Sargassum’s effect on economy ‘serious,’ but worse is effect on environment
'This is a real problem, it’s serious and very big' and it affects entire coastal ecosystem
The effect of sargassum on tourism and the economy is “very serious” but what should be of greater concern is the impact of the decomposition of the seaweed on the environment, according to a marine scientist.
Joel González Chiña, an oceanographer and member of the Quintana Roo sargassum advisory council, told the newspaper El Universal that the massive arrival of seaweed on Caribbean coast beaches affects the entire coastal ecosystem.
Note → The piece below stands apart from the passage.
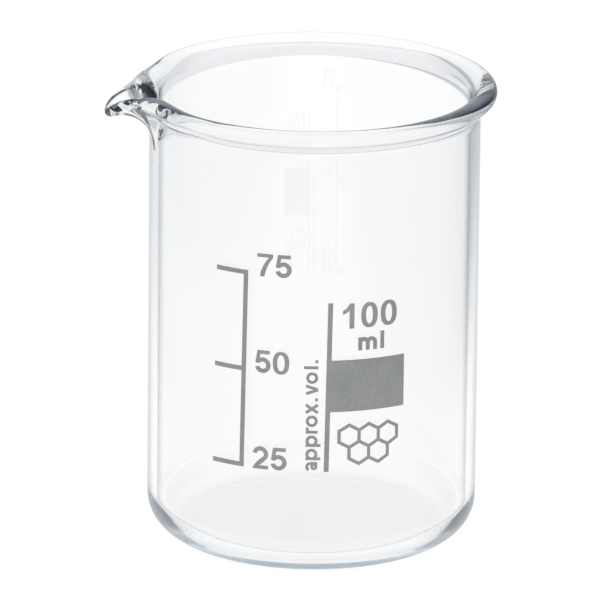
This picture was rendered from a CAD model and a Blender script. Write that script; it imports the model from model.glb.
"""Looks of a 100 ml low-form beaker: clear blown glass with a fired grey enamel print."""
import math

import bpy
import numpy as np
from mathutils import Matrix, Vector


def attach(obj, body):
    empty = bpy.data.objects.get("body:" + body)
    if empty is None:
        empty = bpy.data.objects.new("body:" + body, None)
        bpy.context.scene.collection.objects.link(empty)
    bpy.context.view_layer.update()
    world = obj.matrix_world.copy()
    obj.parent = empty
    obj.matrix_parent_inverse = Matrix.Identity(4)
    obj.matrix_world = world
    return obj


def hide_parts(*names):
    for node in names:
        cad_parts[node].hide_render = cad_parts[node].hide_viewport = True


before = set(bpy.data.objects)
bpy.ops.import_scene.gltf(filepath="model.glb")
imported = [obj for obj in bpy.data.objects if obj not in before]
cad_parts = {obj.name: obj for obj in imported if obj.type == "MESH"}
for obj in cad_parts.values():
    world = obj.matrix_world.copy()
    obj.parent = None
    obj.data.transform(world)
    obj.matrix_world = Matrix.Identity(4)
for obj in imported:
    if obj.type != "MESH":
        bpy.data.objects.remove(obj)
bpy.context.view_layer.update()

MM = 0.001
HAIR = 0.03                            # millimetres of air kept between faces that would otherwise meet

# ---- Looks: the glass and the enamel ---------------------------------------------------------
GLASS_IOR = 1.473                      # borosilicate glass
ABSORB_COLOUR = (0.50, 0.61, 0.67, 1)  # the glass is faintly blue where light runs far inside it
ABSORB_DENSITY = 20.0                  # per metre
GLASS_CLEAR = (0.982, 0.979, 0.977)    # tint of a face seen straight on
GLASS_EDGE = (0.06, 0.09, 0.11)        # tint of a face seen edge-on
EDGE_ON = (0.71, 0.92)                 # the Facing values over which one tint turns into the other
# Enamel between the clouds and in them, first where its grain is low and then where it is high
ENAMEL_DARK = ((0.220, 0.231, 0.229), (0.250, 0.256, 0.256))
ENAMEL_LIGHT = ((0.289, 0.300, 0.298), (0.327, 0.333, 0.331))
CLOUD_SIZE = 5.0                       # millimetres, like the grain's size and depth
GRAIN_SIZE = 0.16
GRAIN_DEPTH = 0.012
CLOUD_SPREAD = (0.32, 0.68)            # the noise values that count as wholly out of a cloud and in it
GRAIN_SPREAD = (0.3, 0.7)              # the same for the grain
GRAIN_ROUGHNESS = (0.62, 0.42)         # where the grain is low and where it is high

# ---- Looks: the stage ------------------------------------------------------------------------
# What the floor gives off. Its right and left sides dim between two distances from the beaker's
# axis, and its patch under the base ends between two radii, all in metres.
FLOOR_HALF = 6.0
FLOOR_WHITE = (0.99, 0.99, 0.99)
FLOOR_RIGHT = (0.052, 0.120, (0.50, 0.52, 0.55))
FLOOR_LEFT = (0.052, 0.105, (0.80, 0.82, 0.84))
FLOOR_BELOW = (0.019, 0.0235, (0.93, 0.94, 0.95))
SKY_LOW = (0.95, 0.95, 0.97)           # at the horizon and under it
SKY_HIGH = (1.05, 1.05, 1.07)          # overhead
# Soft flags in the sky: turn to the right, rise, full and outer radius in degrees, and shade
FLAGS = (
    (0, 0, 12, 40, (0.88, 0.88, 0.9)),
    (55, 8, 12, 45, (0.30, 0.33, 0.37)),
    (-55, 5, 12, 50, (0.25, 0.28, 0.32)),
)
FRONT_TURN = math.radians(13)          # the camera stands this far round from -Y, towards the spout

# ---- Sizes of the glass, in millimetres and degrees, as the CAD has them ---------------------
OUTER_R = 25.0
HEIGHT = 70.5
WALL = 1.5
FLOOR_T = 2.0
HEEL_R = 5.7
BEAD_R = 1.12          # the rim bead's own section
BEAD_OUT = 1.25        # how far its centre stands outside the wall
RIM_FILLET = 3.0       # the outer fillet under the bead
RIM_FLARE = 1.05       # the bore turns outwards this far below the bead's centre
SPOUT_REACH = 5.15     # how far the tip is drawn out
SPOUT_WIDTH = 10.8     # half the spout's width, as an angle
SPOUT_POWER = 2.65     # how steeply its sides fall away from the tip
SPOUT_DROP = 1.75      # how far the tip is bent down
SHOULDER_RISE = 0.6    # how far the rim rises beside the tip
RISE_AT = 11           # where that rise has its middle
RISE_W = 11            # and how wide it is
SHOULDER_PINCH = 0.7   # how far the rim is drawn in further round
PINCH_AT = 34
PINCH_W = 10.5
THROAT_DEPTH = 8.5     # the throat starts this far below the top
SPOUT_SLIM = 0.2       # the bead's section is this much slimmer at the tip
SEAM = 60.0            # the spout's last traces end this far from its middle
FADE_W = 12.0          # and fade out over this width

WALL_R = OUTER_R - HAIR    # inside the enamel's facets, which would otherwise cut into the glass
BORE_R = OUTER_R - WALL
INNER_HEEL = HEEL_R - 1.2
BEAD_C = OUTER_R + BEAD_OUT
BEAD_Z = HEIGHT - BEAD_R
FILLET_Z = BEAD_Z - math.sqrt((RIM_FILLET + BEAD_R) ** 2 - (RIM_FILLET - BEAD_OUT) ** 2)
FLARE_Z = BEAD_Z - RIM_FLARE
THROAT_Z = HEIGHT - THROAT_DEPTH
INNER_THROAT_Z = THROAT_Z - 1


# ---- The glass ------------------------------------------------------------------------------
def bell(a, w):
    """A smooth bump, 1 at 0, that is about w wide on each side."""
    return np.exp(-((a / w) ** 2))


def fade(a):
    """1 over the spout, falling smoothly to 0 where the plain rim begins."""
    t = np.clip((a - SEAM + FADE_W) / FADE_W, 0, 1)
    return (1 + np.cos(math.pi * t)) / 2


def arc(cr, cz, r, start, end, n):
    """Points on a circle's arc in the section plane, for every section at once."""
    t = start + (end - start) * np.linspace(0, 1, n)[:, None]
    return np.stack([cr + r * np.cos(t), cz + r * np.sin(t)], -1)


def line(r0, z0, r1, z1, n):
    """Points on a straight line in the section plane, for every section at once."""
    t = np.linspace(0, 1, n)[:, None]
    return np.stack([r0 + (r1 - r0) * t, z0 + (z1 - z0) * t], -1)


def fillet_radius(r, h, w, b):
    """Radius of the fillet that rises h from a wall at radius w into a bead of section b at radius r."""
    return (h * h + (r - w) ** 2 - b * b) / (2 * (r - w + b))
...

“This is a real problem, it’s serious and very big,” he said, rejecting President López Obrador’s claim that the sargassum invasion is not a very serious issue.
However, the scientist added: “we have to understand that sargassum is not the enemy – the problem is that it’s arriving in large quantities and that it accumulates on the beach and exceeds the capacity to collect it.”
“The problem is the decomposition of this macroalgae, that it generates foul odors, that it produces sulfuric acid that kills sea grasses,” González said.
Sea grasses are a food source for turtles and provide a variety of “environmental services” including keeping sand in place, he said.
If it is killed off, “the beach erodes,” González explained, adding that the sulfuric acid generated by decomposing sargassum also has a negative impact on coral reefs that need clean water to survive.
“It’s a chain of impacts,” he said.
The oceanographer was reluctant to endorse the strategy of collecting sargassum before it washes up on beaches, explaining that while it is still in the sea, the seaweed is a living organism that is a food source for fish and other marine creatures.
González explained that the presence of sargassum is a natural response to contamination and excessive nutrients in the ocean – “the seaweed cleans those nutrients, it absorbs them . . .”
Consequently, the strategy of removing sargassum from the sea – Navy Secretary Rafael Ojeda announced this week that a new fleet of sargassum-collecting vessels will be built – “requires more studies and scientific research,” the scientist said.
Susana Enríquez, a researcher at the Institute of Marine Sciences and Limnology at the National Autonomous University, said there is currently “an abnormal enrichment of nutrients in the sea,” and that “it’s been a party for this seaweed.”
She explained that the large quantities of sargassum in the Caribbean Sea have been feeding on nutrients such as nitrogen and phosphorous that have flowed into the Atlantic Ocean from rivers such as the Amazon and Orinoco in South America.
Rising sea temperatures as a result of climate change can help sargassum to grow, Enríquez said, but “the blossoming of seaweed only comes from the increase of nutrients in the sea – that’s the ABC of oceanography.”
The researcher blamed “extremely poor environmental management” for the increasing quantity of nutrients in the ocean, explaining that deforestation for the creation of farm land has led to a greater use of agrochemicals.
“Of course, the problem is serious,” Enríquez said. “It’s regional.”